Plaintiffs' class definition consists of a defined group of individuals--those who own land in California subject to or adjacent to a railroad right-of-way under which Qwest owns, operates, or uses fiber optic cables. Class members can be determined by reference to maps detailing railroad tracks and property boundaries, defendants' records regarding the location of Qwest's fiber optic cables, and class members' deeds to land. While an individualized evaluation of a potential class member's deed would be required, this does not preclude the class definition from being ascertainable. See Mazur v. Ebay, Inc., 257 F.R.D. 563, 566 (N.D. Cal. 2009) ("[T]he class need not be so ascertainable that every potential member can be identified at the commencement of the action.") Plaintiffs have provided a precise, objective, and ascertainable class definition.

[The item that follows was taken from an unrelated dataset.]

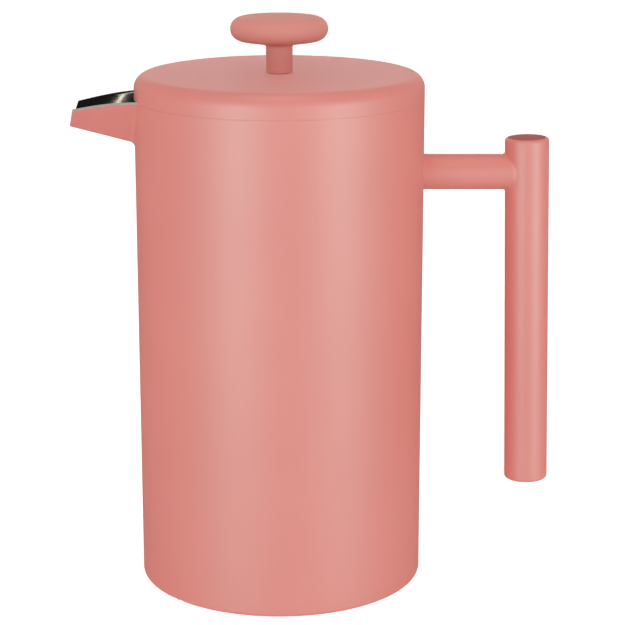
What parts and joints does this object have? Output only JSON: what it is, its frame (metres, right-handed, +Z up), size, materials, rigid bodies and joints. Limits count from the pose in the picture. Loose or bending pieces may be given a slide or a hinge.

Defendants argue that plaintiff's class definition is defective because the trespass alleged is a permanent trespass rather than a continuing trespass. According to defendants, it follows that only those property owners who owned the property at the time the trespass originally occurred have standing to sue for trespass and plaintiff's definition of current property owners is therefore inappropriate. The Supreme Court has counseled that there is "nothing in either the language or history of Rule 23 that gives a court any authority to conduct a preliminary inquiry into the merits of a suit in order to determine whether it may be maintained as a class action." Eisen v. Carlisle & Jacquelin, 417 U.S. 156, 177 (1974); see United Steel, Paper & Forestry, Rubber, Mfg., Energy, Allied Indus. & Servs. Workers Int'l Union v. ConocoPhillips Co., 593 F.3d 802, 809 (9th Cir. 2010) ("[A] court can never be assured that a plaintiff will prevail on a given legal theory prior to a dispositive ruling on the merits, and a full inquiry into the merits of a putative class's legal claims is precisely what both the Supreme Court and we have cautioned is not appropriate for a Rule 23 certification inquiry.") (citing Eisen). Defendants ask the court to do precisely what is prohibited on a Rule 23 certification motion and rule that plaintiffs' legal theory regarding the nature of the trespass is wrong.*fn1
B. Rule 23(a)
Rule 23(a) restricts class actions to cases where:
(1) the class is so numerous that joinder of all members is impracticable; (2) there are questions of law or fact common to the class; (3) the claims or defenses of the representative parties are typical of the claims or defenses of the class; and (4) the representative parties will fairly and adequately protect the interests of the class.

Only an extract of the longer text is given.